On Tuesday 11 May 2004 12:27 pm, Cyrille Damez wrote:
> So if I understood correctly, I was misunderstanding what a descriptor is
> supposed to be. In my particular case, the graph structure is actually a
> triangle mesh: the graph vertices are the mesh triangles (resp. the graph
> edges are mesh edges) and have non-const access to their edges (resp. the
> triangles that contain them).

Interesting.

> Therefore, returning non-const iterators that could in turn return
> descriptors was conflicting with the constness of the graph.

This is correct.

> So if I'm not mistaken, a descriptor should be something like a container
> for whatever additional information I am supposed to carry with my graph
> (here geometric data like 3D positions, normals, etc.), and shouldn't have
> the right to modify anything related to the graph topology.

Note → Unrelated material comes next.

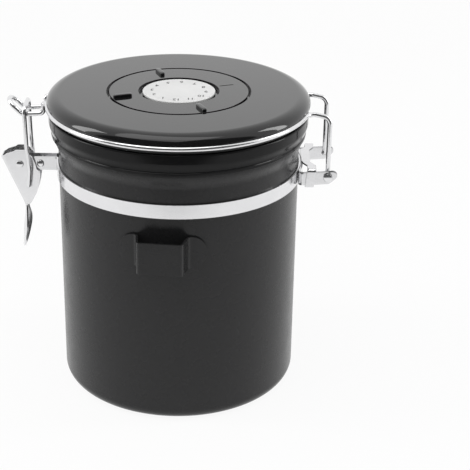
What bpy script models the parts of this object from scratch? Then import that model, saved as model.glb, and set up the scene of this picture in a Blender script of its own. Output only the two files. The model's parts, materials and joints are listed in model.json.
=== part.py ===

Therefore I
> should make all topological informations const in the vertex_descriptor and
> edge_descriptor classes and only enable changes to the topology through the
> mesh/graph object.

Descriptors are more like a key or index into a container that represents
those attributes... So if all your vertices are stored into a vector, the
descriptor could be the index into that vector. If your vertices were stored
in an STL map, the descriptor could be the key into that map. In both cases,
it's the constness of the container (vector or map) that matters, not the
constness of the descriptor (key or index).